■ Aim of the exercise:
Every line below should be repeated exactly.
** begin Data extract **
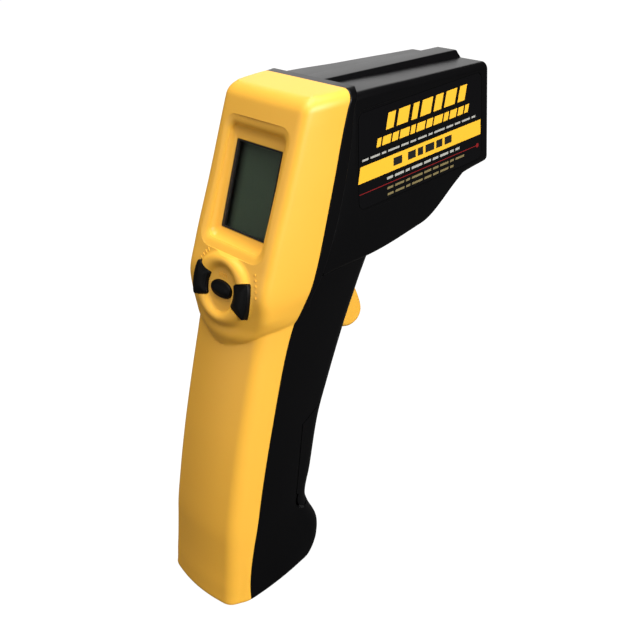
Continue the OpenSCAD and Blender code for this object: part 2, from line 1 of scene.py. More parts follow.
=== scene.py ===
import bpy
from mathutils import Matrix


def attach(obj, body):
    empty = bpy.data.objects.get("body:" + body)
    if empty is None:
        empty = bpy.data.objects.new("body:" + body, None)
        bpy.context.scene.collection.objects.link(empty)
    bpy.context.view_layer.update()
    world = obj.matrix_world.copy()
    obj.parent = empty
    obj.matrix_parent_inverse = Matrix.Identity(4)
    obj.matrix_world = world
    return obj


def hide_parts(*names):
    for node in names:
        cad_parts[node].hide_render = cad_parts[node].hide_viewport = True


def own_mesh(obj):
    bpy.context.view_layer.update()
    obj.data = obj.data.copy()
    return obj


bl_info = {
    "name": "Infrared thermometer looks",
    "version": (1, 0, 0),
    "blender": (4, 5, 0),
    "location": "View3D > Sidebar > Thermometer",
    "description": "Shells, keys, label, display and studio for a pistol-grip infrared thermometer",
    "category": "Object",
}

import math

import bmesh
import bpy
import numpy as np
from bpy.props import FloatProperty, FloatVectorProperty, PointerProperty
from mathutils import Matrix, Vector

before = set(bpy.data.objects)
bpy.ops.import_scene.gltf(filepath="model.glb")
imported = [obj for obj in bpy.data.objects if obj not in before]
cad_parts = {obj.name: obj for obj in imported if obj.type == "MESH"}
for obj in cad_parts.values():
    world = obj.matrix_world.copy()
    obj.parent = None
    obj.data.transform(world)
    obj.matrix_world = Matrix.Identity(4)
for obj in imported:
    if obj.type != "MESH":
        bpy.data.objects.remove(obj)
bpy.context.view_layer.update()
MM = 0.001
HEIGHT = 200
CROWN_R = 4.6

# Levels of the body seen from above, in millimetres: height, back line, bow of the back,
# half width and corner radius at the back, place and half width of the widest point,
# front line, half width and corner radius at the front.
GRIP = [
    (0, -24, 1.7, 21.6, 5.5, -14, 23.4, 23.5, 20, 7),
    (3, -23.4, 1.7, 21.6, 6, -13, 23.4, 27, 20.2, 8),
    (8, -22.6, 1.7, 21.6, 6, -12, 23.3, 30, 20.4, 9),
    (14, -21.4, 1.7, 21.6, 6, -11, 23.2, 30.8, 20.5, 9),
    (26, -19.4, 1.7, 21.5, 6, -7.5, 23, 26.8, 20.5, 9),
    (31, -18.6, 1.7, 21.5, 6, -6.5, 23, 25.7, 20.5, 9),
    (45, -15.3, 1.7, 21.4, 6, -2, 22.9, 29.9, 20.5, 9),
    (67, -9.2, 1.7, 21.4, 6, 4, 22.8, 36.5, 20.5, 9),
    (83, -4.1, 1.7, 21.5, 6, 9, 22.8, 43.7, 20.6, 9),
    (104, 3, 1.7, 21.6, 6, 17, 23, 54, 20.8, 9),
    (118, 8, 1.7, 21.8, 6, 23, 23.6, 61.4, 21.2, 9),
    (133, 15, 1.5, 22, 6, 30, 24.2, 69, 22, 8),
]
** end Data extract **
■ Response to the task:
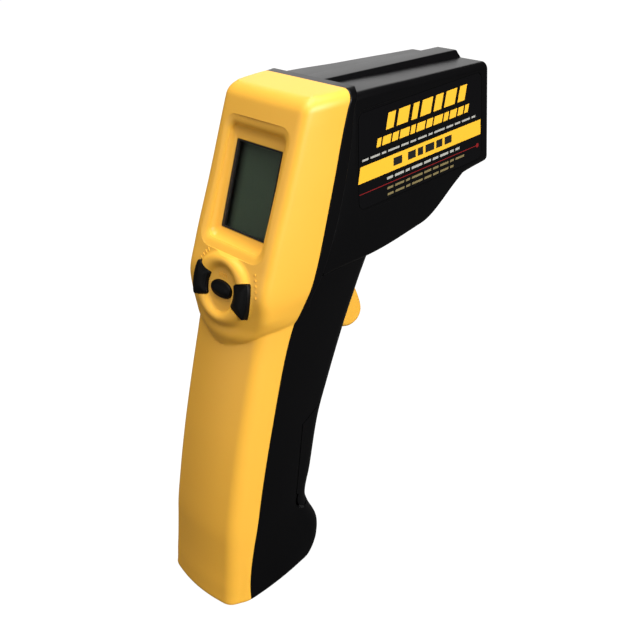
Continue the OpenSCAD and Blender code for this object: part 2, from line 1 of scene.py. More parts follow.
=== scene.py ===
import bpy
from mathutils import Matrix


def attach(obj, body):
    empty = bpy.data.objects.get("body:" + body)
    if empty is None:
        empty = bpy.data.objects.new("body:" + body, None)
        bpy.context.scene.collection.objects.link(empty)
    bpy.context.view_layer.update()
    world = obj.matrix_world.copy()
    obj.parent = empty
    obj.matrix_parent_inverse = Matrix.Identity(4)
    obj.matrix_world = world
    return obj


def hide_parts(*names):
    for node in names:
        cad_parts[node].hide_render = cad_parts[node].hide_viewport = True


def own_mesh(obj):
    bpy.context.view_layer.update()
    obj.data = obj.data.copy()
    return obj


bl_info = {
    "name": "Infrared thermometer looks",
    "version": (1, 0, 0),
    "blender": (4, 5, 0),
    "location": "View3D > Sidebar > Thermometer",
    "description": "Shells, keys, label, display and studio for a pistol-grip infrared thermometer",
    "category": "Object",
}

import math

import bmesh
import bpy
import numpy as np
from bpy.props import FloatProperty, FloatVectorProperty, PointerProperty
from mathutils import Matrix, Vector

before = set(bpy.data.objects)
bpy.ops.import_scene.gltf(filepath="model.glb")
imported = [obj for obj in bpy.data.objects if obj not in before]
cad_parts = {obj.name: obj for obj in imported if obj.type == "MESH"}
for obj in cad_parts.values():
    world = obj.matrix_world.copy()
    obj.parent = None
    obj.data.transform(world)
    obj.matrix_world = Matrix.Identity(4)
for obj in imported:
    if obj.type != "MESH":
        bpy.data.objects.remove(obj)
bpy.context.view_layer.update()
MM = 0.001
HEIGHT = 200
CROWN_R = 4.6

# Levels of the body seen from above, in millimetres: height, back line, bow of the back,
# half width and corner radius at the back, place and half width of the widest point,
# front line, half width and corner radius at the front.
GRIP = [
    (0, -24, 1.7, 21.6, 5.5, -14, 23.4, 23.5, 20, 7),
    (3, -23.4, 1.7, 21.6, 6, -13, 23.4, 27, 20.2, 8),
    (8, -22.6, 1.7, 21.6, 6, -12, 23.3, 30, 20.4, 9),
    (14, -21.4, 1.7, 21.6, 6, -11, 23.2, 30.8, 20.5, 9),
    (26, -19.4, 1.7, 21.5, 6, -7.5, 23, 26.8, 20.5, 9),
    (31, -18.6, 1.7, 21.5, 6, -6.5, 23, 25.7, 20.5, 9),
    (45, -15.3, 1.7, 21.4, 6, -2, 22.9, 29.9, 20.5, 9),
    (67, -9.2, 1.7, 21.4, 6, 4, 22.8, 36.5, 20.5, 9),
    (83, -4.1, 1.7, 21.5, 6, 9, 22.8, 43.7, 20.6, 9),
    (104, 3, 1.7, 21.6, 6, 17, 23, 54, 20.8, 9),
    (118, 8, 1.7, 21.8, 6, 23, 23.6, 61.4, 21.2, 9),
    (133, 15, 1.5, 22, 6, 30, 24.2, 69, 22, 8),
]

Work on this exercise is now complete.